* begin Raw records *

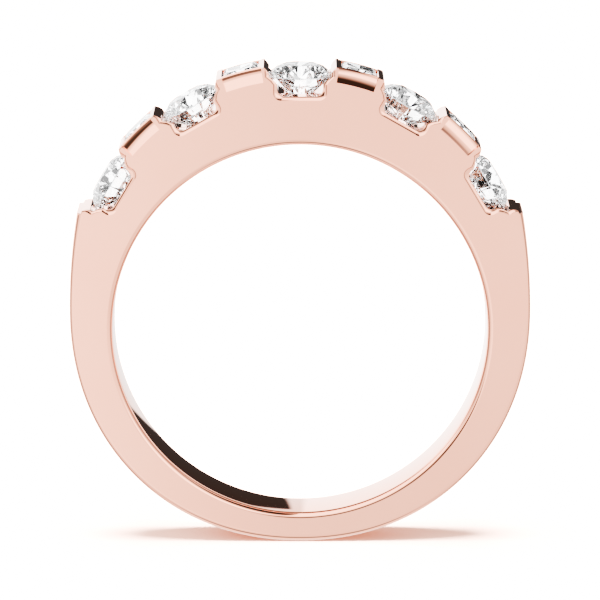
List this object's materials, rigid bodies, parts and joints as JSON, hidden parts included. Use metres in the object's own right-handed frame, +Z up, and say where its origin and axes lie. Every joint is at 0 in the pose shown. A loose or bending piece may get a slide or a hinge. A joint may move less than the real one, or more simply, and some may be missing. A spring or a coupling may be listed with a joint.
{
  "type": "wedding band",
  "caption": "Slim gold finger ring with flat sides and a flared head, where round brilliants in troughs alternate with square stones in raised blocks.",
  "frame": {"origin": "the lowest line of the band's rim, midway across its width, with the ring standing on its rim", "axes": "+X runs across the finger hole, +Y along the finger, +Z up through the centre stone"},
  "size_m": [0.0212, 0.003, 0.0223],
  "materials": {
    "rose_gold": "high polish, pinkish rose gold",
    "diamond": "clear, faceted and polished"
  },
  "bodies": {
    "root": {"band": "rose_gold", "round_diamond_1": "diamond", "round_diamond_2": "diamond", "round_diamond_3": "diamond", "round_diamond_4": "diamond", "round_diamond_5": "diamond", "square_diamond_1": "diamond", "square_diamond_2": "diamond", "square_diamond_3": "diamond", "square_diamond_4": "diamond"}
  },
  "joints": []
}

* end Raw records *
* begin Raw records *

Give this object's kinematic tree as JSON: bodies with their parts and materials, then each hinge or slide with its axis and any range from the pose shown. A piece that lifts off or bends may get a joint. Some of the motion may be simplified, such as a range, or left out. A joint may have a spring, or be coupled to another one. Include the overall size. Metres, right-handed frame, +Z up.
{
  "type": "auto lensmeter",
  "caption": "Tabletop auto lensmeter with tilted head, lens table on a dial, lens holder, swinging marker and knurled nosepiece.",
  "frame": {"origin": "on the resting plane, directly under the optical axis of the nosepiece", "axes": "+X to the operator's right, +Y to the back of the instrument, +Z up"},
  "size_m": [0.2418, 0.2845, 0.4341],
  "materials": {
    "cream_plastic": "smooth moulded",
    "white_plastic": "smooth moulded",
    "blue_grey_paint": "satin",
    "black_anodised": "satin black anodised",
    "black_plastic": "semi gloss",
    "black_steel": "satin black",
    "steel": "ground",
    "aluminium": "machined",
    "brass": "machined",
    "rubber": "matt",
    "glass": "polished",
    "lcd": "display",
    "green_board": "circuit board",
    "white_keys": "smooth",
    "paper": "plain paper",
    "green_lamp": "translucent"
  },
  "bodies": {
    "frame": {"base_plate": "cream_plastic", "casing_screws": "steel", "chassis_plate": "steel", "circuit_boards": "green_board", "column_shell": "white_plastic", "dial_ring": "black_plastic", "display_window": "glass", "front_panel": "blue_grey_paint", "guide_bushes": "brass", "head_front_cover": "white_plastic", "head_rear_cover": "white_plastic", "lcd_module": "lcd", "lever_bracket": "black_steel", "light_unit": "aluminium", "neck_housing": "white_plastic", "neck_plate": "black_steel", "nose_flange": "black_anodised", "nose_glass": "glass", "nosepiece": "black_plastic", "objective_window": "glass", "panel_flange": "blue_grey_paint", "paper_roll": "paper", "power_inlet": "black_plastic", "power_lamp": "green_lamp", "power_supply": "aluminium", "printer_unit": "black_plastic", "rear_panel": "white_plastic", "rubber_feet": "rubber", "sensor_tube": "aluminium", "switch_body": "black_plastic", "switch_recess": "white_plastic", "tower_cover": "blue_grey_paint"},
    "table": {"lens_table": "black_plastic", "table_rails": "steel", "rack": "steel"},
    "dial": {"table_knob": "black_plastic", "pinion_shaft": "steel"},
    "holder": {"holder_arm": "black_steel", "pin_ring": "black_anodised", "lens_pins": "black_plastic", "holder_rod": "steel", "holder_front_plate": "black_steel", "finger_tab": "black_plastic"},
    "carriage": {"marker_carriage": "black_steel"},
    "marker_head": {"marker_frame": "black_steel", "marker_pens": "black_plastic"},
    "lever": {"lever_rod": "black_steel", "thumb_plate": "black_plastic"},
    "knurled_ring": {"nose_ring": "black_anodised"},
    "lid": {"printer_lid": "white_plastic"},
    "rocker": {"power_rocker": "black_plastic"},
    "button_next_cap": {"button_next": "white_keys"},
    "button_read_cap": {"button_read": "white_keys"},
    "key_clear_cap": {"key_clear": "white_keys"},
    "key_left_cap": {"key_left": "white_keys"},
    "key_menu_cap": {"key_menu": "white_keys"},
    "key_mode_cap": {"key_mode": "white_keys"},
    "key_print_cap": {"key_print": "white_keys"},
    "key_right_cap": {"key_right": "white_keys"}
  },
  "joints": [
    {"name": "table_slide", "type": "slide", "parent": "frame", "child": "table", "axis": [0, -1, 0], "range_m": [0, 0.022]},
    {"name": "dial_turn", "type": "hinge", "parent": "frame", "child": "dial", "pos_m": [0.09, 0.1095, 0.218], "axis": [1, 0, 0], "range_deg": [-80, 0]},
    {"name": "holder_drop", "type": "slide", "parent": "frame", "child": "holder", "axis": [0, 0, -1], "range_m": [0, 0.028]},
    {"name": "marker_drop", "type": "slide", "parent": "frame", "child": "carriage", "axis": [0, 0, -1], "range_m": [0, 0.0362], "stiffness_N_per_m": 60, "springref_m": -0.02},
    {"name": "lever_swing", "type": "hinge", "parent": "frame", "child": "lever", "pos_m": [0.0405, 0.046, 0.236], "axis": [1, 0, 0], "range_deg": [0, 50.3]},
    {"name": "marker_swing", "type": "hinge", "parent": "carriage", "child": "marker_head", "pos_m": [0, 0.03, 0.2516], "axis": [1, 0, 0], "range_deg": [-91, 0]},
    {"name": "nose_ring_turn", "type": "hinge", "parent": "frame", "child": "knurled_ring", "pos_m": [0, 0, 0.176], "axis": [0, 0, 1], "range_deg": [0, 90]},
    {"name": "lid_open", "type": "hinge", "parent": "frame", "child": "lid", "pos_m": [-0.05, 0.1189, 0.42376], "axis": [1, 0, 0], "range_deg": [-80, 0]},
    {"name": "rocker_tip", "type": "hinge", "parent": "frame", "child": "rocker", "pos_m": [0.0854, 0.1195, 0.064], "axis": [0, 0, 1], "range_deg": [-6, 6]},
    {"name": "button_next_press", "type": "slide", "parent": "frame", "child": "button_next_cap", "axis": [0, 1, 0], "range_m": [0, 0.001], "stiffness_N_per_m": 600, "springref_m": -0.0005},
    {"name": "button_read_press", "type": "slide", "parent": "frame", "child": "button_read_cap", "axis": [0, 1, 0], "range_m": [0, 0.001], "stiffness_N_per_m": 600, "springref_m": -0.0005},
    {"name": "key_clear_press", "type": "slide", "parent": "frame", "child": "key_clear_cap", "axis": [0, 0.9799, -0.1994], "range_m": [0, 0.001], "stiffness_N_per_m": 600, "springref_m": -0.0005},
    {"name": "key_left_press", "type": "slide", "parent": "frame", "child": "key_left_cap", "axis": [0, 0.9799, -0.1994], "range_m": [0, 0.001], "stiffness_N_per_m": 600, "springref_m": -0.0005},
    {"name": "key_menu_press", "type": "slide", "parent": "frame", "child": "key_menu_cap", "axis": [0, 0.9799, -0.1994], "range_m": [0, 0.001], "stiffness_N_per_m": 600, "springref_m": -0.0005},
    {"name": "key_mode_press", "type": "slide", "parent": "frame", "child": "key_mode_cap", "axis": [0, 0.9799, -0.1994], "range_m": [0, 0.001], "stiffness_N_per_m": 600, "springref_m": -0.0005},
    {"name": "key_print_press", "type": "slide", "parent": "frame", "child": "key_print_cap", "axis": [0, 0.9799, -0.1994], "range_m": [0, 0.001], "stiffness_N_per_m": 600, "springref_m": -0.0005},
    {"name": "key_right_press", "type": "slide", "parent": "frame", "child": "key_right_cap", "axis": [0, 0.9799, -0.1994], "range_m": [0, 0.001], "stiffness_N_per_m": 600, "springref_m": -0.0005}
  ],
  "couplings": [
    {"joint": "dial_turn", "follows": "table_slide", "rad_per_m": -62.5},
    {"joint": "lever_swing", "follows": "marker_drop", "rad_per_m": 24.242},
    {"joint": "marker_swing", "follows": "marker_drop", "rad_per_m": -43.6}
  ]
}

* end Raw records *

## Your objective
Check each line of the data above for the word "with" and say how many lines contain it, giving nothing besides the number.

## Answer for the task
5